The Best Evidence for Bigfoot’s Existence
You can’t talk about Bigfoot without the Patterson-Gimlin film. Recorded on October 20, 1967 in the Six Rivers National Forest, it is the most provocative piece of evidence for Bigfoot’s existence.
The 59.5 seconds of the film’s 954 frames have caused enormous controversy, converted legions of Bigfoot devotees, and become the target of scientists attempting to refute the Bigfoot myth dozens of times over.
Like any good Bigfoot fan, I encourage you to watch the video yourself and make your own conclusions:
The trouble here comes with the many known Bigfoot hoaxes that have been perpetrated for personal gain. Each instance of a media-greedy person has the curious effect of both diluting and increasing the myth of Bigfoot—bringing it to a wider audience, but casting doubt on the existence of the creature in the first place.
Rick Dyer is the most famous of these hoaxers—a self-billed full-time Bigfoot hunter who previously worked as a used car salesman. In 2008, he claimed to have a dead Bigfoot body in his possession; 2012 saw a similar scheme, with the claim the Bigfoot’s DNA had been run and that he was in fact a human/ape hybrid.
All of which is to say: If you’re interested in Bigfoot, be prepared to turn a skeptical eye towards any claims made about him.
Bigfoot in Today’s Pop Culture
Because of this blend of sensationalism and seemingly profound evidence, Bigfoot has captured the American attention in the same way as any other major cultural icon. You can immediately recognize Air Jordan shoes by the splayed image of Michael Jordan about to dunk a basketball—and you can recognize the Bigfoot just as easily by the image of his loping walk.

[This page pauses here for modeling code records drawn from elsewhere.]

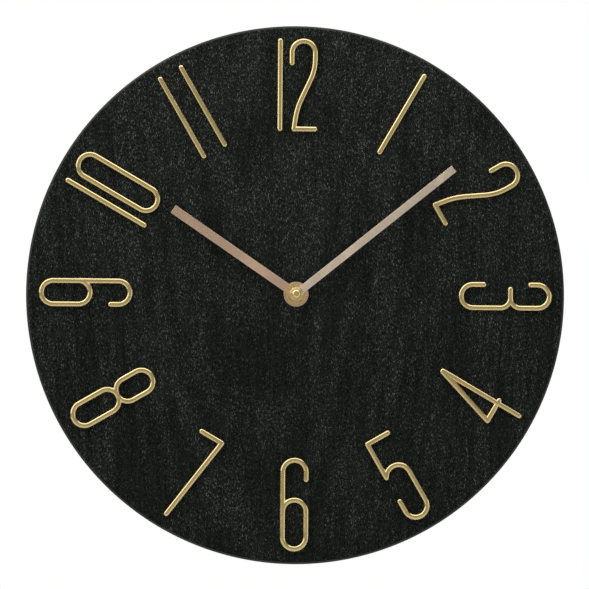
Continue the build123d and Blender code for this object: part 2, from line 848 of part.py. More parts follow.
def make_crystal():
    """A small metal can lying along Y on the circuit board."""
    at = (circuit_centre[0], circuit_centre[1] - circuit_length / 4, circuit_front + crystal_radius)
    body = Pos(*at) * Rot(90, 0, 0) * Cylinder(crystal_radius, crystal_length)
    return fillet(body.edges(), crystal_radius / 4)


nodes["chip"] = make_chip()
nodes["quartz_crystal"] = make_crystal()


# ---------------------------------------------------------------- battery and contacts
battery_low_x = negative_room - bay_length / 2
battery_high_x = battery_low_x + battery_body_length
contact_half_width = contact_width / 2


def lengthwise(radius, low, high):
    """A round bar along X on the battery's axis."""
    along = Plane(origin=(low, battery_y, battery_z), x_dir=(0, 1, 0), z_dir=(1, 0, 0))
    return along * extrude(Circle(radius), high - low)


def make_battery():
    body = lengthwise(battery_radius, battery_low_x, battery_high_x)
    body = fillet(body.edges(), battery_gap)
    return body + lengthwise(battery_nub_radius, battery_high_x,
                             battery_high_x + battery_nub_length)


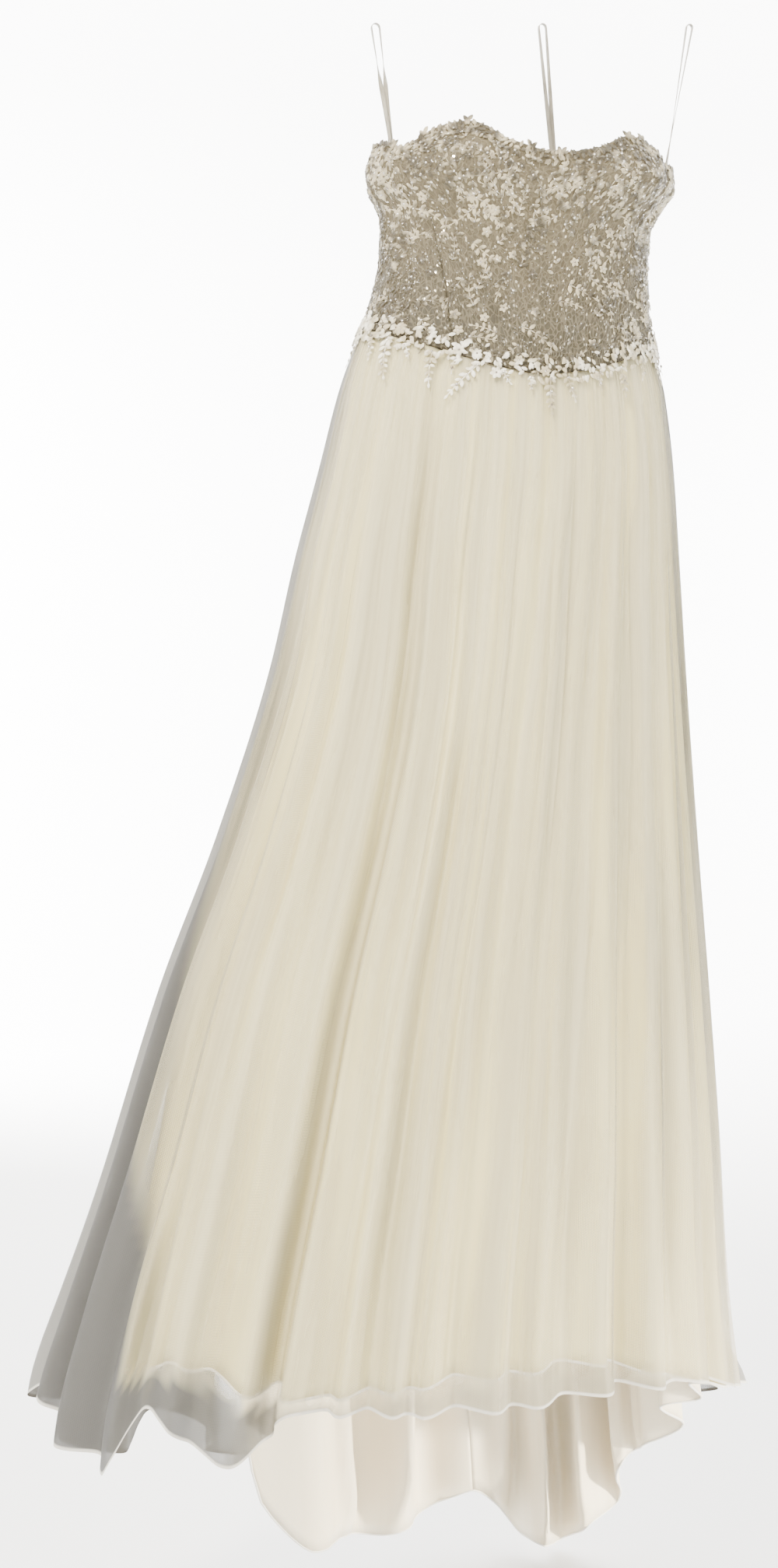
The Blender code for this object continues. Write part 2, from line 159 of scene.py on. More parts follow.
# %% [markdown]
# ## The dress's form
# A dressmaker's dummy would give the dress its shape. Here a table does: for some heights it says how far
# the dress reaches to each side, to the front and to the back. These are the same sizes that the solids
# have, so each shell lies exactly where its solid lies. A smooth curve that never overshoots runs through
# each column.

# %% Levels of the form
Level = namedtuple("Level", "height left right front back shift")
LEVELS = [Level(*row) for row in (
    (-0.10, 0.192, 0.148, 0.088, 0.080, 0.0), (-0.15, 0.194, 0.151, 0.093, 0.082, 0.0),
    (-0.18, 0.202, 0.153, 0.096, 0.083, 0.0), (-0.20, 0.200, 0.140, 0.093, 0.081, 0.0),
    (-0.23, 0.187, 0.125, 0.086, 0.077, 0.0), (-0.28, 0.189, 0.123, 0.083, 0.076, 0.0),
    (-0.32, 0.198, 0.126, 0.087, 0.081, 0.0), (-0.36, 0.213, 0.132, 0.096, 0.092, 0.0),
    (-0.41, 0.231, 0.143, 0.108, 0.110, 0.0), (-0.50, 0.254, 0.153, 0.124, 0.138, 0.01),
    (-0.60, 0.281, 0.159, 0.138, 0.162, 0.03), (-0.72, 0.309, 0.166, 0.153, 0.188, 0.05),
    (-0.90, 0.368, 0.179, 0.174, 0.226, 0.08), (-1.06, 0.430, 0.192, 0.192, 0.260, 0.11),
    (-1.24, 0.487, 0.205, 0.209, 0.296, 0.14), (-1.38, 0.532, 0.213, 0.220, 0.322, 0.165),
    (-1.50, 0.562, 0.224, 0.228, 0.345, 0.185), (-1.65, 0.575, 0.240, 0.235, 0.368, 0.20),
    (-1.80, 0.580, 0.250, 0.240, 0.385, 0.21),
)]
CUP_RISE = 0.017
CUP_ANGLE = 34.0
CUP_SPREAD = 21.0
CUP_HEIGHT = -0.188
CUP_TALL = 0.034


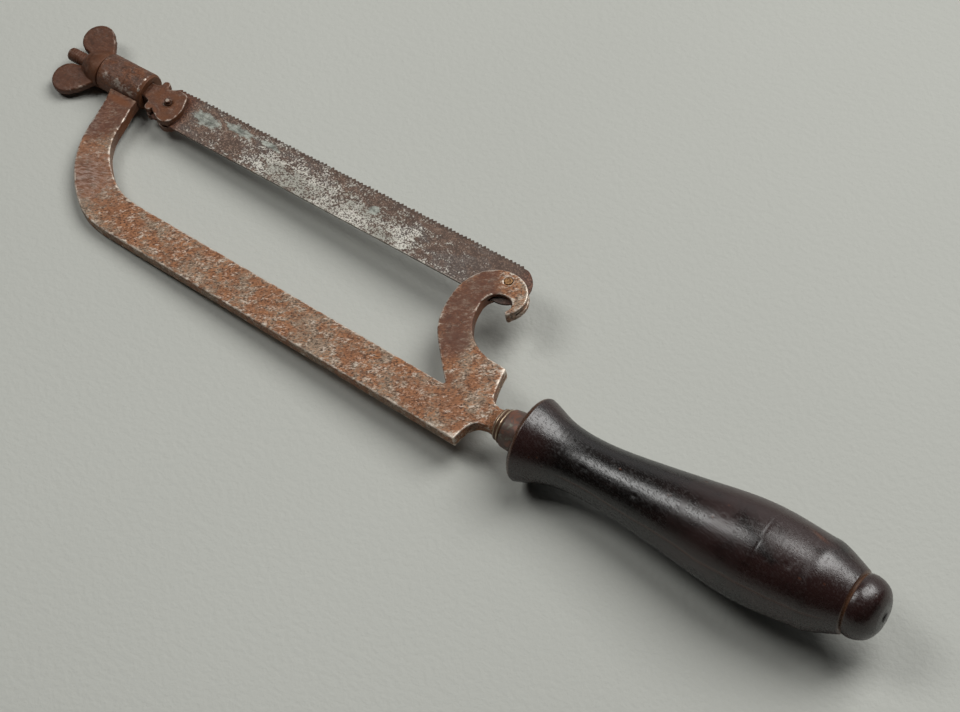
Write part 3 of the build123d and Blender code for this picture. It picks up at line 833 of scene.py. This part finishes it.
def grip_wear(d, r, a):
    """How far the handle's surface is pushed out at a distance, radius and angle, and its chips."""
    shell = np.stack([d, r * np.cos(a), r * np.sin(a)], 1)
    wobble = 0.10 * field(np.stack([d, 9 * np.cos(a), 9 * np.sin(a)], 1), (26, 9, 9), 51) - 0.10
    dents = np.clip(layered(shell, (5.0, 3.0, 3.0), 57, 2) - 0.85, 0, 1)
    chips = np.clip(layered(shell, (2.4, 1.2, 1.2), 61, 2) - 1.05, 0, 1)
    nick = np.exp(-(((d - 103.5) / 3.0) ** 2) - ((a - 0.95 - 0.02 * (d - 103.5)) / 0.05) ** 2)
    crack_line = CRACK_SIDE + 0.035 * field(np.stack([d, d * 0, d * 0], 1), 9, 71)
    crack = np.exp(-(((a - crack_line) / 0.022) ** 2)) * step(d, 14, 22) * step(d, 119, 112)
    scribed = np.exp(-(((d - SHORT_LINE) / 0.3) ** 2)) * step(np.abs(a - 2.43), 0.3, 0.15)
    push = (wobble - 0.35 * dents - 0.5 * chips) * step(r, 1.0, 6.0)
    push -= 0.05 * scribed + 0.12 * nick + 0.12 * crack
    return push, np.clip(chips * 4 + nick + 0.7 * crack, 0, 1)


def grip_faces(rows):
    """Quads between rings of points, triangles to the tip that follows them, and the front's face."""
    faces = []
    for row in range(rows - 1):
        for side in range(GRIP_SIDES):
            beside = (side + 1) % GRIP_SIDES
            one, two = row * GRIP_SIDES, (row + 1) * GRIP_SIDES
            faces.append((one + side, two + side, two + beside, one + beside))
    last, tip = (rows - 1) * GRIP_SIDES, rows * GRIP_SIDES
    faces += [(last + side, tip, last + (side + 1) % GRIP_SIDES) for side in range(GRIP_SIDES)]
    faces.append(tuple(range(GRIP_SIDES)))
    return faces


def handle():
    stations, radii = grip_outline()
    rows = len(stations) - 1  # the last station is the tip, a single point
    d = np.repeat(stations[:-1], GRIP_SIDES)
    r = np.repeat(radii[:-1], GRIP_SIDES)
    a = np.tile(np.linspace(0, 2 * np.pi, GRIP_SIDES, endpoint=False), rows)
    push, chips = grip_wear(d, r, a)
    grown = np.where(d > 0, r + push, r)
    shell = np.stack([d, grown * np.cos(a), grown * np.sin(a)], 1)
    points = from_grip(np.concatenate([shell, [[stations[-1], 0, 0]]]))
    mesh = bpy.data.meshes.new("handle")
    mesh.from_pydata([tuple(p) for p in points], [], grip_faces(rows))
    mesh.update()
    maker = bmesh.new()
    maker.from_mesh(mesh)
    bmesh.ops.recalc_face_normals(maker, faces=maker.faces)
    maker.to_mesh(mesh)
    maker.free()
    # The front rim, worn and partly a painted highlight, and a painted highlight in the pommel's groove.
    rim_wear_and_sheen = 0.55 * np.exp(-(((d - 1.2) / 1.0) ** 2)) * (r > 12)
    groove_highlight = 0.7 * np.exp(-(((d - RINGS[1][0]) / 0.9) ** 2))
    set_marks(mesh, wear=np.append(groove_highlight + rim_wear_and_sheen, 0), pit=np.append(chips, 0))
    finished(mesh, "handle_turned", "saw_frame", dark_wood(), "dark_wood", "handle", sharp=50)


handle()

# ---- Table, light and camera ----------------------------------------------------------------------
def table_top():
    """A sheet of grey paper, its grain in metres."""
    bpy.ops.mesh.primitive_plane_add(size=3.0, location=(0, 0, 0))
    table = bpy.context.object
    table.name = "table_top"
    r = Recipe("table_paper")
    r.place = r.tree.nodes.new("ShaderNodeNewGeometry").outputs["Position"]
    grain = r.noise(0.0022, 3.0, 0.55)
    cloud = r.noise(0.25, 2.0, 0.5)
    colour = r.mix(cloud, hexa("a8a9a3"), hexa("b3b4ae"))
    r.bump(grain, 0.5, strength=0.6)
    table.data.materials.append(r.finish(colour, 0.75, 0.0))


def lamp(name, place, target, size, power, tint):
    """A rectangular lamp in the row frame, in metres and watts."""
    data = bpy.data.lights.new(name, "AREA")
    data.shape = "RECTANGLE"
    data.size, data.size_y = size
    data.energy = power
    data.color = tint
    light = bpy.data.objects.new(name, data)
    light.location = place
    light.rotation_euler = (Vector(target) - Vector(place)).to_track_quat("-Z", "Y").to_euler()
    bpy.context.scene.collection.objects.link(light)


# The camera in the flat frame: its place, the picture's right and the way back from the picture.
CAMERA_PLACE = Vector((458.2, -379.5, 805.0))
CAMERA_RIGHT = Vector((0.80793, 0.57386, -0.13388))
CAMERA_BACK = Vector((0.39941, -0.36624, 0.84044))
LENS = 108.75
SENSOR = 36.0


def camera():
    data = bpy.data.cameras.new("camera")
    data.lens, data.sensor_width = LENS, SENSOR
    data.clip_start, data.clip_end = 0.05, 20
    item = bpy.data.objects.new("camera", data)
    turn = Matrix((CAMERA_RIGHT, CAMERA_BACK.cross(CAMERA_RIGHT), CAMERA_BACK)).transposed()
    spin = Matrix((along, across, upward)).transposed()
    item.matrix_world = Matrix.Translation(to_row @ CAMERA_PLACE) @ (spin @ turn).to_4x4()
    bpy.context.scene.collection.objects.link(item)
    bpy.context.scene.camera = item


table_top()
lamp("key", (0.28, 0.66, 1.25), (0.0, 0.0, 0.0), (0.78, 1.15), 18.8, (1.0, 1.0, 0.985))
lamp("left", (-0.72, -0.26, 1.25), (0.0, 0.0, 0.0), (0.50, 0.60), 7.3, (1.0, 1.0, 0.985))
lamp("back", (-0.1, 1.7, 0.8), (0.0, 0.0, 0.1), (3.0, 1.2), 5.5, (1.0, 1.0, 1.0))

world = bpy.data.worlds.new("room")
world.use_nodes = True
world.node_tree.nodes["Background"].inputs["Color"].default_value = (0.80, 0.82, 0.81, 1)
world.node_tree.nodes["Background"].inputs["Strength"].default_value = 0.012
bpy.context.scene.world = world
bpy.context.scene.view_settings.view_transform = "Standard"
camera()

There’s hardly an area of American pop culture where you can’t find Bigfoot at this point. He’s become the name of widely disparate enterprises, from medical companies to monster trucks to music festivals. His image has been featured in dozens of cartoons, movies, and television series, most notably Harry and the Hendersons:
And the search for Bigfoot has given rise to yearly conventions in just about any mountain town in the U.S. too. If you’re inspired to become a dedicated Bigfoot fanatic, your options for socializing with like-minded people are legion.
In Conclusion: Bigfoot Is Larger Than Life
Perhaps what makes the Bigfoot so infinitely fascinating is people’s strong reactions to its existence (or the lack thereof). It’s nearly impossible to be an impartial party when it comes to Bigfoot, and you’re forced to pick a side: Scientific rationalism and skepticism, or curiosity and the possibility of magic and mystery still existing in this world?
Either way, just like the animal itself, the legend of Bigfoot will always be larger than life. Happy Squatching, Bigfoot believers.